Learning in Rural Kenya

From William, Maktau Primary School in Taita Taveta

During my days in primary school, we used to have crowded classes of at least 40-60 pupils. This made us strain when using the available reading materials like textbooks and storybooks

I remember one day, one of the pupils in my class had an excellent storybook, and so most of us would all scramble for it to take a glimpse of it. So I finally got a chance to read a few pages before it was snatched from me by the owner as another friend of hers had asked for the book. I never had a chance to finish the story I had started reading. It made me not to bother finding some more storybooks as I was discouraged.

From Peter Huruma, Nairobi Slums
I grew up in an urban, but even then, living in a slum, the level of poverty in our family could not allow me to have my books.
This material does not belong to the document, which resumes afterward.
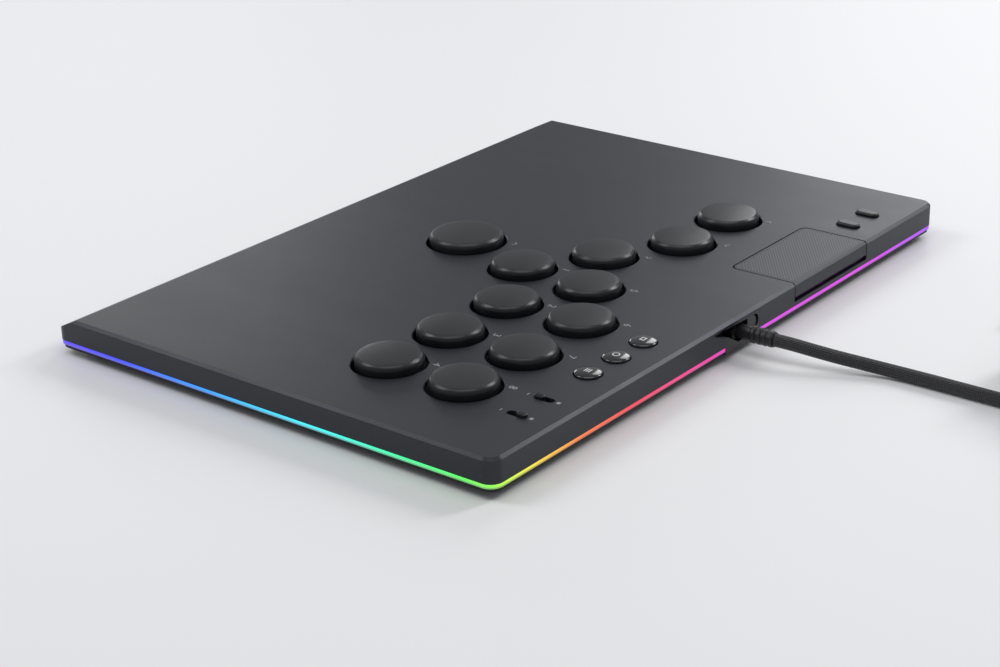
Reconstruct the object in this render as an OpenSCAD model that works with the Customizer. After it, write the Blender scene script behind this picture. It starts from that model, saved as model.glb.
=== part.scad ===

Though I cherished reading, access to books was quite challenging, and the only way to access literature materials one didn’t have was to walk a considerable distance pay 10 shillings in a public library. Though this worked for me, it was only a solution to them who had an extra coin to invest in gaining additional knowledge. The underprivileged would have to wait for teachers to dictate notes for them to write and read later.
I am grateful to an NGO, Micato Safaris, that saw the struggle and hunger for knowledge in our vicinity. They established a library accessible to all, and this was a relief because not only was it near, but also the resources were freely available.

Let’s say it was a haven for those who had an appetite for both primary and secondary school students.
Many have benefited from the library. If such facilities were populated in remote regions, a lot more would fulfill their academic dreams with ease. And this is my story.
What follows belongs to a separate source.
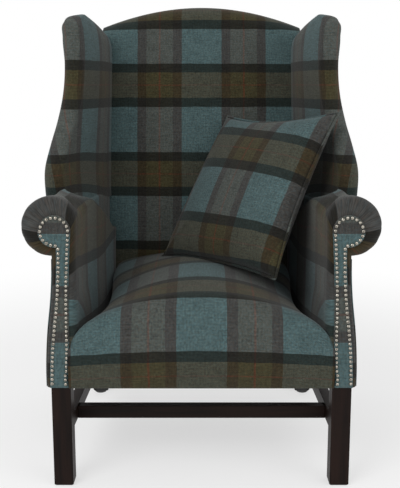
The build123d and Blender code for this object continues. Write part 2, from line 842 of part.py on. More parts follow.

From Samuel, Mutomo, Kitui county

Schooling in primary and secondary schools in rural areas is quite really a big challenge especially in regards to the availability of essential resources such as textbooks among others. I was in a class of 48 pupils in primary school. We had only five copies of The New Progressive Primary English to share amongst ourselves. In Mathematics, we had ten copies of Understanding Mathematics -textbook. In other subjects, we mainly relied on what the teachers taught in class. It was a struggle for us.

We used to share one book with five students. We could rotate the textbooks daily. The condition of the books was pathetic. Sometimes they used to get lost, and we would miss out on everything. After primary school, I joined a day-secondary school that was 9 km away from home. The school similarly lacked necessary lab equipment and did not even have a library. In a class of 56 without a textbook. I was relying on the content and notes given by the teachers. It was a struggle — difficulties in doing assignments and even research.

I share this, for I understand the need in wait faced by pupils and students in primary and secondary schools, respectively, especially in rural areas. Thank you.

From Dominic, Muranga county

We used to share one book with five students. We could rotate the textbooks daily. The condition of the books was pathetic. Sometimes they used to get lost, and we would miss out on everything.

Dictionaries were available only in the library, a room next to the staff room, with two shelves and some ancient books. While parents would be advised to provide the students in class four to eight with dictionaries and kamusi (Swahili dictionary), it hardly happened.  I can’t recall seeing a text for any other subject except English, Kiswahili, and Mathematics. Novels never existed.